FIG. 12A is a diagram illustrating an example manually adjustable bounding box in accordance with the present disclosure;

FIG. 12B is a diagram illustrating an example calibrated bounding box in accordance with the present disclosure;

FIG. 13 is a flow chart illustrating functions of one embodiment of the disclosure;

FIG. 14 is a flow chart illustrating a pairing process in one embodiment of the disclosure;

FIG. 15 is a flow chart illustrating a process performed after pairing in one embodiment of the disclosure;

FIG. 16 is a flow chart illustrating a calibrating process in one embodiment of the disclosure; and

FIG. 17 is a flow chart illustrating functions of one embodiment of the disclosure.

DETAILED DESCRIPTION

FIG. 1 shows an example system 100 encompassing the present disclosure. The system 100 contains a primary device 101 including a processor 102, network interface 103, content player 104, and embedded or connected display or screen 105. Processor 102 should be understood to mean circuitry based on one or more microprocessors, microcontrollers, digital signal processors, programmable logic devices, field-programmable gate arrays (FPGAs), application-specific integrated circuits (ASICs), etc., and may include a multi-core processor (e.g., dual-core, quadcore, hexa-core, or any suitable number of cores) or supercomputer. In some embodiments, processor 102 may be distributed across multiple separate processors or processing units, for example, multiple of the same type of processing units (e.g., two Intel Core i7 processors) or multiple different processors (e.g., an Intel Core i5 processor and an Intel Core i7 processor). Processor 102 may be used to send and receive commands, requests, signals (digital and analog), and other suitable data. Processor 102 in some embodiments is in communication with memory.

Primary device 101 is a display device such as, for example, a TV, a computer display, a projector, movie theater screen or other screen. Primary device 101 displays content to a user using the screen 105 and content player 104. In some embodiments primary device 101 obtains content for display via a remote or local network 106, such as an internet connection, although other sources of content are possible and will depend on the type of device that primary device 101 is, as well as its connectivity capabilities. In some embodiments the network 106 connects primary device 101 to a content data store 107 which contains content items for display. Content items may be for example television shows, movies, videos, advertisements, or any other media intended for viewing.
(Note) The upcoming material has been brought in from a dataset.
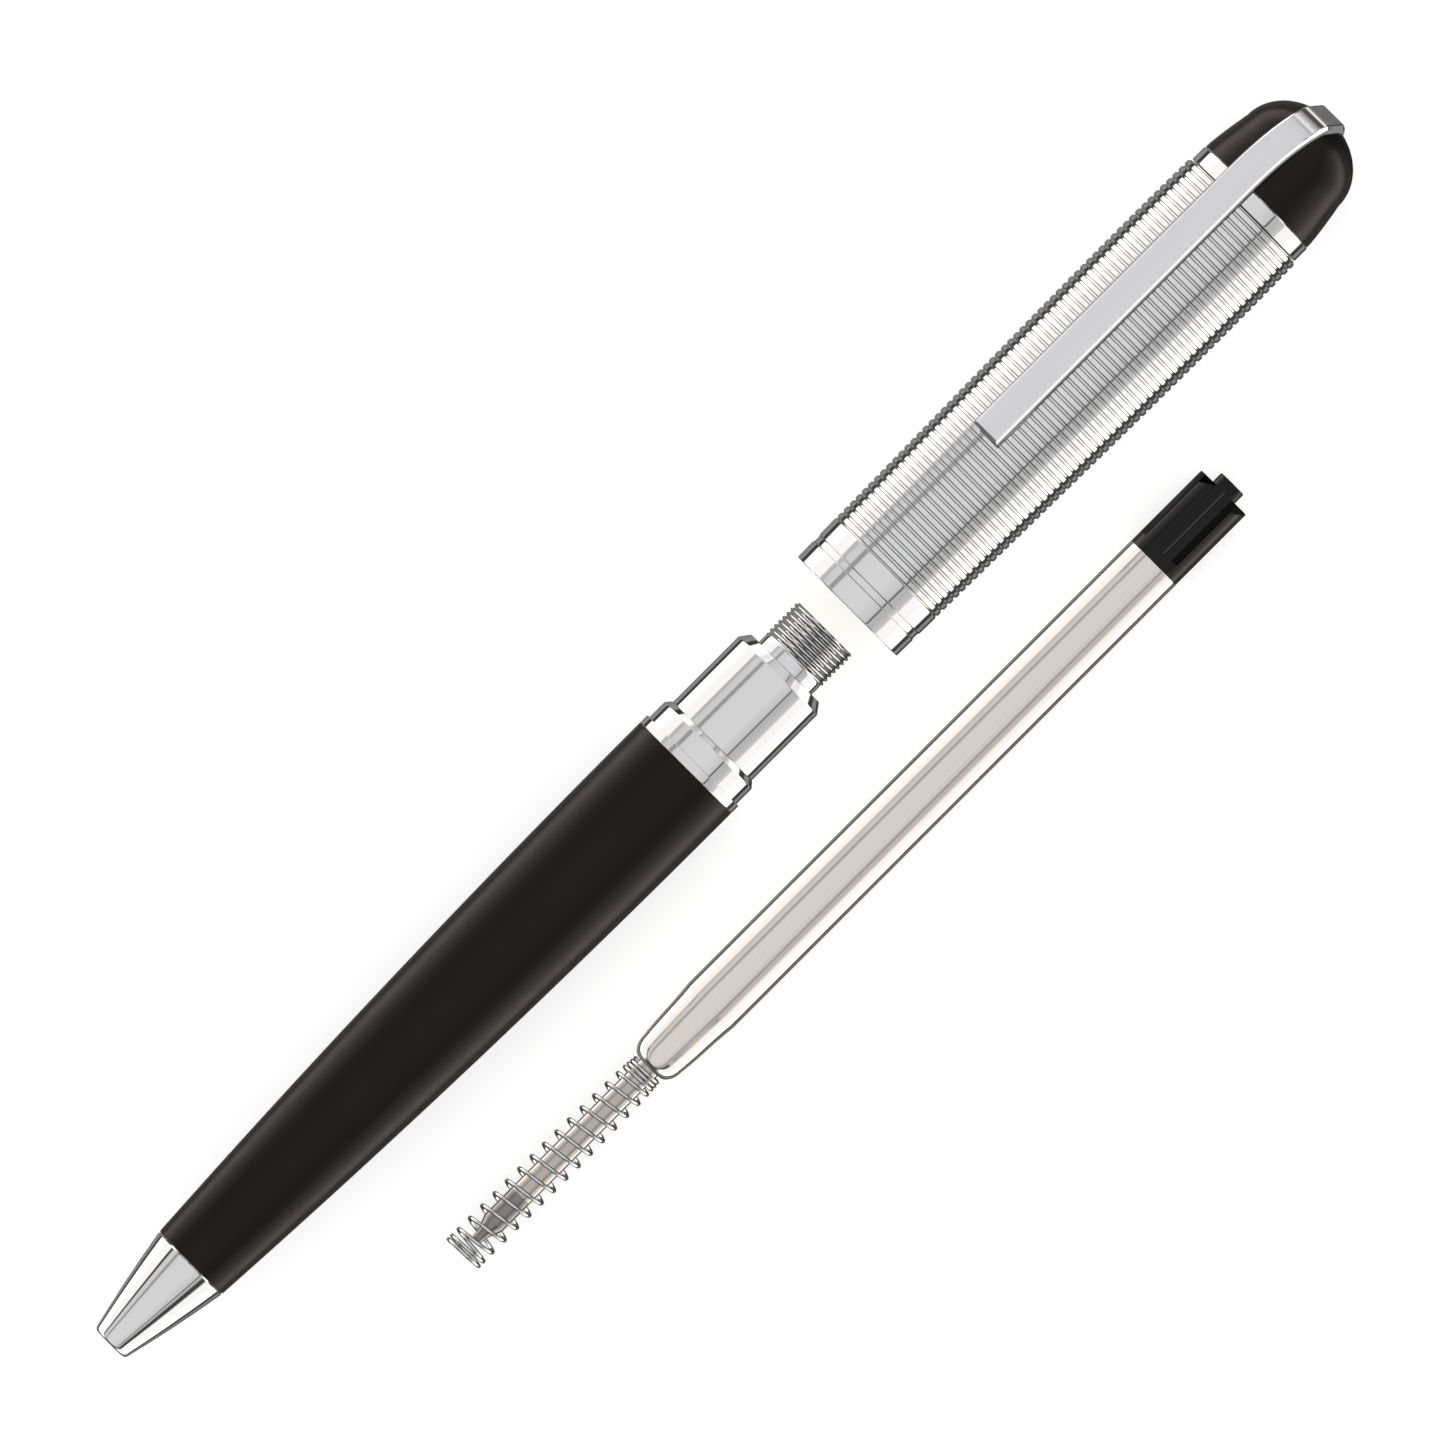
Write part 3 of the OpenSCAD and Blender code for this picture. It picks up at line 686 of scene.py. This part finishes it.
def refill_plug():
    flute_x = PLUG_X + 1.25
    # Section of a flute, as (y, z): a small step beside the ridge, a slope, a steep drop and an upright wall
    flute = ((0, PLUG_R), (-0.06, PLUG_R - 0.09), (-1, 2.38), (-1.66, 0.75), (-1.72, 0.75),
             (-1.72, 2 * PLUG_R), (0, 2 * PLUG_R))
    tooth_depth, tooth_w, tooth_y = 1.1, 1.75, 0.8
    stem_x = PLUG_X - 5
    stem_r = REFILL_R - REFILL_WALL - 0.01
    corners = [(stem_x, 0, 0), (stem_x, stem_r, 0), (PLUG_X, stem_r, 0), (PLUG_X + 0.01, PLUG_R, 0),
               (NUB_X, PLUG_R, 0.12), (NUB_X, NUB_R, 0), (PLUG_END_X, NUB_R, 0.16), (PLUG_END_X, 0, 0)]
    made = lathe("plug", rounded(corners), REFILL, count=120)
    cutters = []
    for quarter in range(4):
        turn = math.pi / 2 * quarter
        cutters.append(prism("flute", flute, flute_x, PLUG_END_X + 3, turn, True))
        ramp_line = [(NUB_X + 1, tooth_y - tooth_w / tooth_depth), (NUB_X - tooth_depth, tooth_y + tooth_w),
                     (NUB_X + 1, tooth_y + tooth_w)]
        cutters.append(prism("tooth", ramp_line, NUB_R + 0.1, NUB_R + 3, turn, False))
    cut(made, *cutters)
    bevel = made.modifiers.new("edges", "BEVEL")
    bevel.width = 0.06 * MM
    bevel.segments = 2
    bevel.limit_method = "ANGLE"
    bevel.angle_limit = math.radians(24)
    bake_modifiers(made)
    place(made, "black_plastic", "refill", "refill_plug")
    paint_flute_shade(made)


def spring():
    wire_r = 0.19
    front_r, rear_r = 2.05, 1.68
    sides, per_turn = 12, 36
    # Pitch of each turn, from the front
    pitches = [0.41, 0.8, 1.55] + [1.6] * 11 + [1.45, 0.84, 0.41, 0.4, 0.38]
    turns = len(pitches)
    lead = 0.1
    steps = round((turns + 2 * lead) * per_turn)
    xs = [0.0]
    for i in range(steps):
        t = (i + 0.5) / per_turn - 0.5 - lead
        low = min(max(math.floor(t), 0), turns - 1)
        high = min(low + 1, turns - 1)
        share = min(max(t - low, 0), 1)
        xs.append(xs[-1] + (pitches[low] * (1 - share) + pitches[high] * share) / per_turn)
    stretch = (COIL_END_X - COIL_X - 2 * wire_r) / xs[-1]
    centres = []
    for i, x in enumerate(xs):
        share = max(i / steps - 0.5, 0) * 2
        r = front_r - wire_r - (front_r - rear_r) * share ** 1.2
        a = math.tau * (i / per_turn - lead)
        centres.append(Vector((COIL_X + wire_r + x * stretch, r * math.cos(a), r * math.sin(a))))
    points, faces = [], []
    for i, c in enumerate(centres):
        along = (centres[min(i + 1, steps)] - centres[max(i - 1, 0)]).normalized()
        out = Vector((0, c.y, c.z)).normalized()
        out = (out - along * out.dot(along)).normalized()
        third = along.cross(out)
        for k in range(sides):
            b = math.tau * k / sides
            p = c + (out * math.cos(b) + third * math.sin(b)) * wire_r
            points.append((p.x, p.y + REFILL[0], p.z + REFILL[1]))
    for i in range(steps):
        for k in range(sides):
            n = (k + 1) % sides
            faces.append((i * sides + k, i * sides + n, (i + 1) * sides + n, (i + 1) * sides + k))
    faces += [list(range(sides)), list(range(steps * sides, (steps + 1) * sides))]
    made = place(mesh_piece("coil", points, faces, 50), "spring_steel", None, "spring")
    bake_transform(made)


nose_cone()
front_barrel()
trim_ring()
turning_sleeve()
threaded_bush()
rear_barrel()
rear_inner_parts()
cap_ring()
finial()
clip()
refill_body()
refill_front()
refill_plug()
spring()

# Inner parts that keep their CAD shape
CAD_FINISHES = {
    "barrel_liner": "brass",
    "coupler": "brass",
    "retaining_ring": "steel",
    "plunger": "ivory_plastic",
    "cross_pin": "steel",
    "cam_sleeve": "brass",
    "cap_bush": "brass",
    "finial_screw": "steel",
    "ink_column": "ink",
}
for name, slot_name in CAD_FINISHES.items():
    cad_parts[name].visible_glossy = False
    for material_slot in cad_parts[name].material_slots:
        material_slot.material = FINISHES[slot_name]


# ---- Floor, light and camera ----


def floor():
    half = 1.5
    corners = [(-half, -half, 0), (half, -half, 0), (half, half, 0), (-half, half, 0)]
    mesh = bpy.data.meshes.new("floor")
    mesh.from_pydata(corners, [], [(0, 1, 2, 3)])
    made = bpy.data.objects.new("floor", mesh)
    bpy.context.scene.collection.objects.link(made)
    made.location.z = -0.02 * MM
    material = bpy.data.materials.new("floor")
    material.use_nodes = True
    shader = material.node_tree.nodes["Principled BSDF"]
    shader.inputs["Base Color"].default_value = (0.86, 0.86, 0.86, 1)
    shader.inputs["Roughness"].default_value = 0.9
    shader.inputs["Specular IOR Level"].default_value = 0
    shader.inputs["Emission Color"].default_value = (1, 1, 1, 1)
    shader.inputs["Emission Strength"].default_value = 0.62
    mesh.materials.append(material)
    made.visible_glossy = False


def studio_light():
    """Light that depends only on its direction.

    A grey ceiling lies over bright walls along the pen, with dark bands under them. Darker strips of the
    ceiling change their strength along the pen, and there are dark and bright patches past its ends.
    """
    full = 2.4
    grey = 0.29
    wall = (0.84, 0.78, 0.73)
    low_wall = (0.43, 0.415, 0.41)
    dark = (0.03, 0.03, 0.03, 1)
    bright = (0.4, 0.39, 0.37, 1)
    world = bpy.data.worlds.new("studio")
    world.use_nodes = True
    tree = world.node_tree
    tree.nodes.clear()
    direction = add(tree, "TexCoord").outputs["Generated"]
    x, y, z = add(tree, "SeparateXYZ", {"Vector": direction}).outputs
    # Degrees round the pen, 0 straight up and positive towards +Y, and the light from there
    bands = (
        (-180, 0.06), (-165, 0.02), (-156, 0.02), (-152, 0.1), (-140, 0.1), (-136, 0.018), (-126, 0.018),
        (-121, wall), (-104, wall), (-92, low_wall), (-69.5, low_wall), (-68.4, grey * 0.9),
        (-50, grey * 0.68), (-45.6, grey * 0.8), (-45, grey * 0.2), (-42.4, grey * 0.2),
        (-41.8, grey * 0.84), (-20, grey), (16, grey), (36, grey * 0.96), (68.4, grey * 0.9),
        (69.5, low_wall), (92, low_wall), (104, wall), (121, wall), (126, 0.018), (136, 0.018), (140, 0.12),
        (180, 0.06))
    turn = math_of(tree, "DIVIDE", math_of(tree, "ARCTAN2", y, z), math.tau)
    turn = math_of(tree, "ADD", turn, 0.5)
    shade = ramp(tree, turn, [((angle + 180) / 360, colour) for angle, colour in bands])
    # Darker strips of the ceiling: degrees round the pen, half width, the two places along the pen between
    # which a strip's strength changes, and its strength before and after them
    strips = (
        (64.5, 5, -0.27, -0.12, 0.9, 0.2),
        (-60, 9.5, -0.27, -0.12, 0.9, 0.04),
        (42, 5.5, 0.2, 0.35, 0.5, 0))
    for angle, half, from_x, to_x, before, after in strips:
        off = math_of(tree, "ABSOLUTE", math_of(tree, "SUBTRACT", turn, 0.5 + angle / 360))
        strip = fade(tree, off, half * 0.5 / 360, half / 360, 1, 0)
        strength = fade(tree, x, from_x, to_x, before, after)
        shade = mix(tree, math_of(tree, "MULTIPLY", strip, strength), shade, BLACK)
    # Patches past the ends: which end along X, the heights between which a patch fades out, its strength,
    # the lowest Y that it reaches, and its colour
    patches = (
        (1, 0, 0.45, 0.15, -1, dark),
        (1, -0.08, 0.12, 1, -1, dark),
        (-1, 0.1, 0.24, 1, -1, dark),
        (1, -0.24, -0.2, 1, 0.08, bright),
        (1, -0.5, -0.44, 1, -1, dark))
    for side, low, high, most, from_y, colour in patches:
        past_end = fade(tree, math_of(tree, "MULTIPLY", x, side), 0.84, 0.94)
        under = fade(tree, z, low, high, most, 0)
        beside = math_of(tree, "GREATER_THAN", y, from_y)
        share = math_of(tree, "MULTIPLY", math_of(tree, "MULTIPLY", past_end, under), beside)
        shade = mix(tree, share, shade, colour)
    background = add(tree, "Background", {"Color": shade, "Strength": full})
    add(tree, "OutputWorld", {"Surface": background.outputs[0]})
    bpy.context.scene.world = world


def camera():
    """Straight above the layout, turned so that the pen points to the lower left."""
    distance, width = 2600, 132
    aim_x, aim_y = 0.5, PEN[0] + 0.55
    data = bpy.data.cameras.new("camera")
    data.sensor_width = 36
    data.lens = data.sensor_width * distance / width
    data.clip_end = 10
    made = bpy.data.objects.new("camera", data)
    made.location = Vector((aim_x, aim_y, PEN[1] + distance)) * MM
    made.rotation_euler = (0, 0, math.radians(-45))
    bpy.context.scene.collection.objects.link(made)
    bpy.context.scene.camera = made


floor()
studio_light()
camera()
bpy.context.scene.view_settings.view_transform = "Standard"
The system 100 also contains at least one secondary device 110 which includes processor 111, network/RF interface 112, camera 113, content player 114, embedded or connected display or screen 115, and content time synchronization function 119. Processor 111 should be understood to mean circuitry based on one or more microprocessors, microcontrollers, digital signal processors, programmable logic devices, field-programmable gate arrays (FPGAs), application-specific integrated circuits (ASICs), etc., and may include a multi-core processor (e.g., dual-core, quadcore, hexa-core, or any suitable number of cores) or supercomputer. In some embodiments, processor 111 may be distributed across multiple separate processors or processing units, for example, multiple of the same type of processing units (e.g., two Intel Core i7 processors) or multiple different processors (e.g., an Intel Core i5 processor and an Intel Core i7 processor). Processor 111 may be used to send and receive commands, requests, signals (digital and analog), and other suitable data. Processor 111 in some embodiments is in communication with memory.

Processor 111 may include video-generating circuitry and tuning circuitry, such as one or more analog tuners, one or more MPEG-2 decoders or other digital decoding circuitry, high-definition tuners, or any other suitable tuning or video circuits or combinations of such circuits. Encoding circuitry (e.g., for converting over-the-air, analog, or digital signals to MPEG signals for storage) may also be included. Processor 111 may also include scaler circuitry for upconverting and down converting content into the preferred output format. Processor 111 may be used to receive and to display, to play, or to record content. Processor 111 may also be used to receive guidance data.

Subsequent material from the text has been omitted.